En raison de la réécriture hâtive des textes, la durée de cette formation n’est pas textuellement spécifiée mais deux éléments mènent à considérer qu’elle est au minimum de 3 jours dans les entreprises de moins de 300 salariés et de 5 jours dans les autres.

1. Les durées susmentionnées sont celles qui s’appliquaient au CHSCT : à défaut d’autres précisions, on peut logiquement supposer qu’elles sont reconduites puisque le CSE hérite des prérogatives de cette ancienne instance.
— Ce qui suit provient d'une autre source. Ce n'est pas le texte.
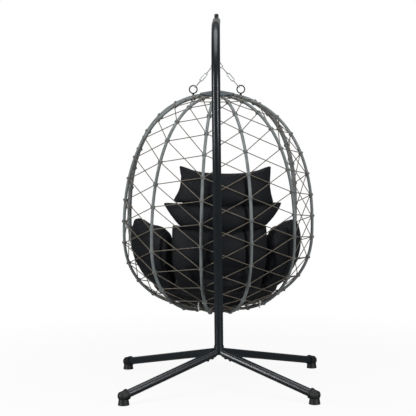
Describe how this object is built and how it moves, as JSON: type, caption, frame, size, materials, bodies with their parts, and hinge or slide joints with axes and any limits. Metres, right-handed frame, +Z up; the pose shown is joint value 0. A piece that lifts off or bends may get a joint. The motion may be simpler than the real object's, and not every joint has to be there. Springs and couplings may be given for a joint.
{
  "type": "hanging egg chair",
  "caption": "Egg-shaped hanging chair: a netted basket with cushions swings from a hook on a curved pole over a four-legged base.",
  "frame": {"origin": "on the floor, under the middle of the chair's overall box at rest", "axes": "+Z up; the sitter faces -Y, so the pole is on the +Y side; +X is the sitter's left"},
  "size_m": [1.0882, 1.1434, 1.9596],
  "materials": {
    "powder_coat": "hammered blue-black powder coat, half gloss",
    "foot_plastic": "moulded black plastic, fine grain",
    "cap_plastic": "smooth black plastic",
    "black_hardware": "black oxide",
    "dark_steel": "gunmetal coating, satin",
    "zinc_steel": "bright zinc plate",
    "hub_plate": "blue-grey powder coat, half gloss",
    "wrapped_rattan": "grey synthetic rattan wound round the tube, fine ridges",
    "rattan_knots": "taupe synthetic rattan lashing",
    "rattan_strand": "taupe twisted synthetic rattan cord, semi-matt",
    "cushion_fabric": "charcoal woven polyester, soft wrinkles",
    "tie_tape": "white woven tape"
  },
  "bodies": {
    "stand": {"base_hub": "powder_coat", "front_left_leg": "powder_coat", "front_right_leg": "powder_coat", "rear_left_leg": "powder_coat", "rear_right_leg": "powder_coat", "front_left_foot": "foot_plastic", "front_right_foot": "foot_plastic", "rear_left_foot": "foot_plastic", "rear_right_foot": "foot_plastic", "leg_bolts": "black_hardware", "lower_pole": "powder_coat", "upper_pole": "powder_coat", "pole_joint_screw": "black_hardware", "pole_base_screw": "black_hardware", "pole_end_plug": "cap_plastic", "eye_bolt": "dark_steel", "eye_bolt_nut": "black_hardware", "nut_cap": "cap_plastic"},
    "hook": {"snap_hook": "zinc_steel", "gate_pin": "zinc_steel"},
    "gate": {"snap_hook_gate": "zinc_steel"},
    "swivel": {"swivel_eye": "zinc_steel"},
    "basket": {"back_cushion": "cushion_fabric", "bottom_hub_plate": "hub_plate", "cushion_ties": "tie_tape", "front_rim": "wrapped_rattan", "gathering_ring": "zinc_steel", "head_pillow": "cushion_fabric", "left_arm_cushion": "cushion_fabric", "left_back_knots": "rattan_knots", "left_back_lacing": "rattan_strand", "left_back_rib": "wrapped_rattan", "left_chain": "zinc_steel", "left_front_lacing": "rattan_strand", "left_hanger_ring": "dark_steel", "left_middle_knots": "rattan_knots", "left_middle_rib": "wrapped_rattan", "left_side_knots": "rattan_knots", "left_side_lacing": "rattan_strand", "left_side_rib": "wrapped_rattan", "lumbar_pillow": "cushion_fabric", "middle_lacing": "rattan_strand", "right_arm_cushion": "cushion_fabric", "right_back_knots": "rattan_knots", "right_back_lacing": "rattan_strand", "right_back_rib": "wrapped_rattan", "right_chain": "zinc_steel", "right_front_lacing": "rattan_strand", "right_hanger_ring": "dark_steel", "right_middle_knots": "rattan_knots", "right_middle_rib": "wrapped_rattan", "right_side_knots": "rattan_knots", "right_side_lacing": "rattan_strand", "right_side_rib": "wrapped_rattan", "rim_knots": "rattan_knots", "seat_cushion": "cushion_fabric", "swivel_barrel": "zinc_steel", "top_hub_plate": "hub_plate"}
  },
  "joints": [
    {"name": "fore_aft_swing", "type": "hinge", "parent": "stand", "child": "hook", "pos_m": [0, -0.1694, 1.864], "axis": [1, 0, 0], "range_deg": [-12, 1.5]},
    {"name": "side_swing", "type": "hinge", "parent": "hook", "child": "swivel", "pos_m": [0, -0.1694, 1.8078], "axis": [0, 1, 0], "range_deg": [-5, 5]},
    {"name": "basket_twist", "type": "hinge", "parent": "swivel", "child": "basket", "pos_m": [0, -0.1694, 1.778], "axis": [0, 0, 1], "range_deg": [-20, 20]},
    {"name": "hook_gate", "type": "hinge", "parent": "hook", "child": "gate", "pos_m": [0.011, -0.1694, 1.815], "axis": [0, 1, 0], "range_deg": [-20, 0], "stiffness_Nm_per_rad": 0.05}
  ]
}
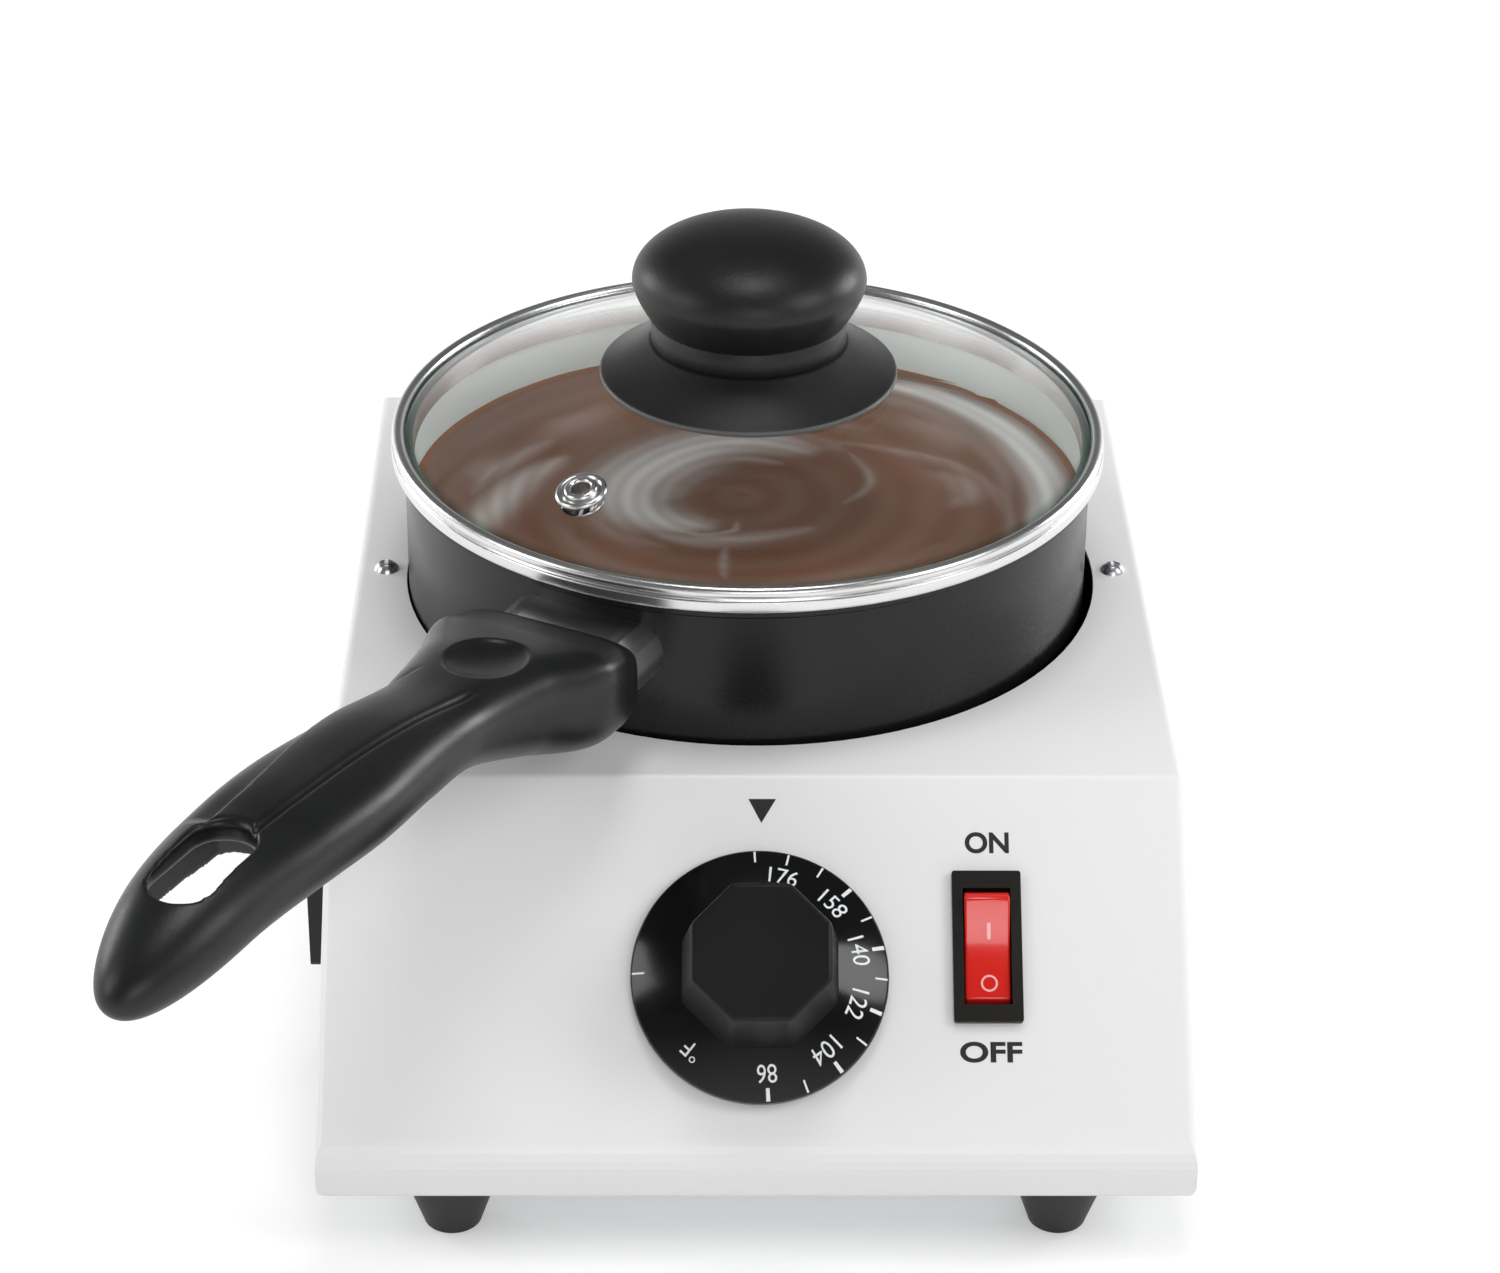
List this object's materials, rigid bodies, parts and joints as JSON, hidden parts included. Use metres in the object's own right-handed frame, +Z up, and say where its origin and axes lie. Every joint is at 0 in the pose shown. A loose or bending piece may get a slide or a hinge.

2. L’article L. 2315-40 mentionne ces mêmes durées pour la formation des membres de la CSSCT : on imagine mal que les autres membres du CSE ne bénéficient pas de conditions similaires, vu que l'objet de la formation est identique pour les uns et pour les autres.
 

Pour confirmer cette interprétation et la sécuriser, en avril 2018, le ministère du travail a indiqué à la page 51 de son document intitulé « CSE : 100 questions-réponses » (https://travail-emploi.gouv.fr/IMG/pdf/qr_comite_social_et_economique.pdf) : « L’ensemble des membres de la délégation du personnel du CSE bénéficie de la formation nécessaire à l'exercice de leurs missions en matière de santé, de sécurité et de conditions de travail, quel que soit l’effectif de l’entreprise, y compris lorsqu’existe une commission de santé, sécurité et conditions de travail. Cette formation est organisée sur une durée minimale de 5 jours dans les entreprises d'au moins 300 salariés et de 3 jours dans les entreprises de moins de 300 salariés ».

 

Une mise au point fâcheusement ignorée par l’INRS

 

Cette mise au point du ministère est claire, précise et sans appel : elle lève toute ambiguïté. Elle n’est visiblement pas du goût de l’Institut national de recherche et de sécurité (INRS) qui continue pour sa part à affirmer sur son site que la durée de la formation n’est pas définie lorsque l’entreprise n'est pas dotée d’une CCSSCT (http://www.inrs.fr/demarche/comite-social-economique/formation-membres-cse.html). Il s’agit d’une prise de position partiale, restrictive et pour le moins surprenante de la part d’un organisme dont les missions consistent à promouvoir la prévention des risques professionnels, notamment au travers de formations.
 

D’après notre enquête, cela fait maintenant plusieurs mois, que divers acteurs se sont adressés à l’INRS pour qu’il mentionne, au minimum et par souci d'objectivité, la position officielle du Ministère du Travail. De fait, une fin de non-recevoir leur a été opposée, alors que la direction de l’INRS ne peut ignorer qu’à l’occasion des négociations sur la mise en place du CSE, certains employeurs s’appuient sur son site pour persuader leurs interlocuteurs que la durée des formations est négociable. On imagine aisément l’avantage qu’ils en retirent : ils induisent des délégués syndicaux en erreur et les conduisent ainsi à négocier sur un sujet qui n’a pas lieu d’être !
 

Cette bonne aubaine pour les employeurs interroge sur les motivations de la direction de l’INRS : aurait-elle la prétention d’expliquer au Ministère du Travail comment doit s’interpréter la loi ? Ou chercherait-elle délibérément à servir les intérêts du MEDEF ? Il serait grand temps qu’elle se décide à corriger le tir et mette fin à sa sortie de route : sauf erreur de notre part, l’INRS n’a pas pour vocation première de produire des interprétations juridiques sur les textes en vigueur, encore moins quand elles sont hasardeuses et qu’elles desservent les acteurs essentiels de la prévention que sont les représentants du personnel.    
 

Ces commentaires s’inscrivent dans un contexte où des mutations importantes sont annoncées : le rapport Lecocq d’août 2018 préconise de regrouper l’INRS avec l’Agence nationale pour l’amélioration des conditions de travail (ANACT) et l’Organisme professionnel de prévention du bâtiment et des travaux publics (OPPBTP). L’attitude actuelle de la direction de l’INRS augure mal de l’impartialité et de l’indépendance de la future structure nationale unique que les pouvoirs publics ont l’intention d’instaurer.